So the lies go on: yesterday the Romney/Ryan campaign put out a set of talking points commemorating the sixteenth anniversary of Bill Clinton’s signing of the 1996 welfare reform legislation by continuing to ignore Clinton’s own rebuke of their race-baiting, mendacious ads on the subject and repeating the lies all over again.
But Team Mitt stepped in at least one cow pie in the latest broadside: linking to a 2006 Clinton op-ed ruminating on the lessons of the original debate over welfare reform. Here are some excerpts that I don’t think the Romney campaign really wants anyone to read or think about:
Most Democrats and Republicans wanted to pass welfare legislation shifting the emphasis from dependence to empowerment. Because I had already given 45 states waivers to institute their own reform plans, we had a good idea of what would work. Still, there were philosophical gaps to bridge. The Republicans wanted to require able-bodied people to work, but were opposed to continuing the federal guarantees of food and medical care to their children and to spending enough on education, training, transportation and child care to enable people to go to work in lower-wage jobs without hurting their children…..

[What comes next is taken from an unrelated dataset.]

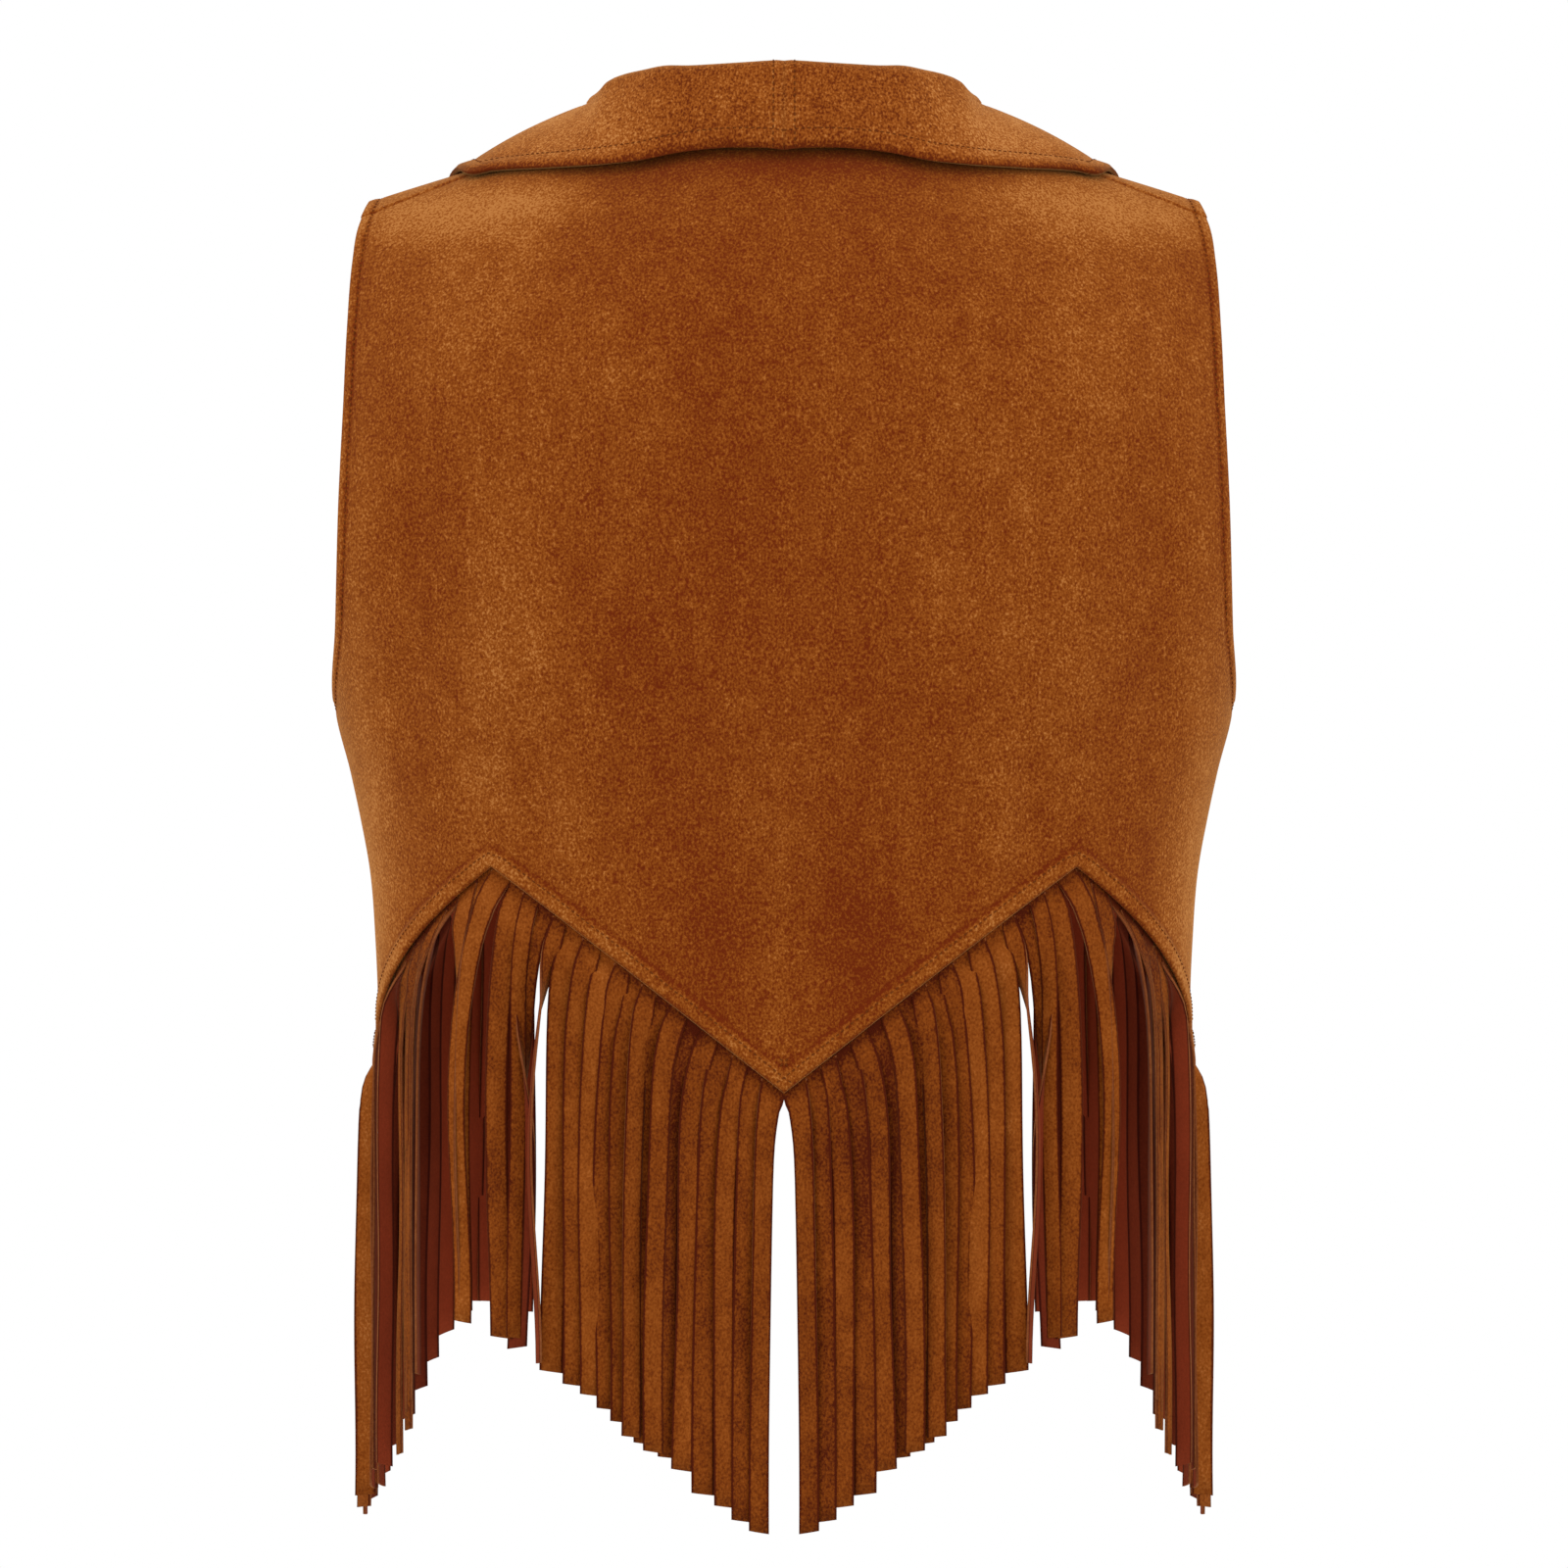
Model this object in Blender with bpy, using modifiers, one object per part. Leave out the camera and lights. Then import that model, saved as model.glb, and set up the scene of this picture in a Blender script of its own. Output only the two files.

The success of welfare reform was bolstered by other anti-poverty initiatives, including the doubling of the earned-income tax credit in 1993 for lower-income workers; the 1997 Balanced Budget Act, which included $3 billion to move long-term welfare recipients and low-income, noncustodial fathers into jobs; the Access to Jobs initiative, which helped communities create innovative transportation services to enable former welfare recipients and other low-income workers to get to their new jobs; and the welfare-to-work tax credit, which provided tax incentives to encourage businesses to hire long-term welfare recipients.
I also signed into law the toughest child-support enforcement in history, doubling collections; an increase in the minimum wage in 1997; a doubling of federal financing for child care, helping parents look after 1.5 million children in 1998; and a near doubling of financing for Head Start programs.
The recent welfare reform amendments, largely Republican-only initiatives, cut back on states’ ability to devise their own programs. They also disallowed hours spent pursuing an education from counting against required weekly work hours. I doubt they will have the positive impact of the original legislation.
We should address the inadequacies of the latest welfare reauthorization in a bipartisan manner, by giving states the flexibility to consider higher education as a category of “work,” and by doing more to help people get the education they need and the jobs they deserve. And perhaps even more than additional welfare reform, we need to raise the minimum wage, create more good jobs through a commitment to a clean energy future and enact tax and other policies to support families in work and child-rearing.
As you probably know, it’s by expressing an openness to state flexibility in achieving job placement goals by considering some kinds of education and training a suitable “work” activity that has supposedly exposed the Obama administration to the charge of “gutting” welfare reform, if not to the 100% dishonest assertion that it is eliminating all work requirement and just mailing checks out unconditionally.
But beyond the testimony, past and present, of Bill Clinton that the Obama administration is closely hewing to the original design of welfare reform–despite Obama’s own original misgivings about the legislation–there’s all these other make-work-pay provisions that Clinton and most other welfare reform advocates in both parties considered essential: a robust EITC and minimum wage; food assistance; medical assistance; child care; Head Start; job training; and yes, education assistance. The Ryan Budget proposes scaling back the EITC and radically reducing both food assistance and the availability of health insurance for the working poor, not to mention the drastic non-defense discretionary budget cuts it demands that are almost certain to devastate every other “work support” offered by federal or state governments.
The supreme irony of the Romney/Ryan assault on Obama is that it’s the accusers who are guilty of proposing to “gut” work-based welfare reform, which is not and never was just a matter of imposing work requirements and time-limits and expecting all those lazy women-with-kids to get off their duffs and accept those plentiful, well-paying jobs. While no one expects the GOP campaign to admit they’d unravel nearly every policy that made the 1996 law work as well as it did, they should at least have the decency to stop accusing Obama of “gutting” an initiative whose spirit and letter they reject root and branch.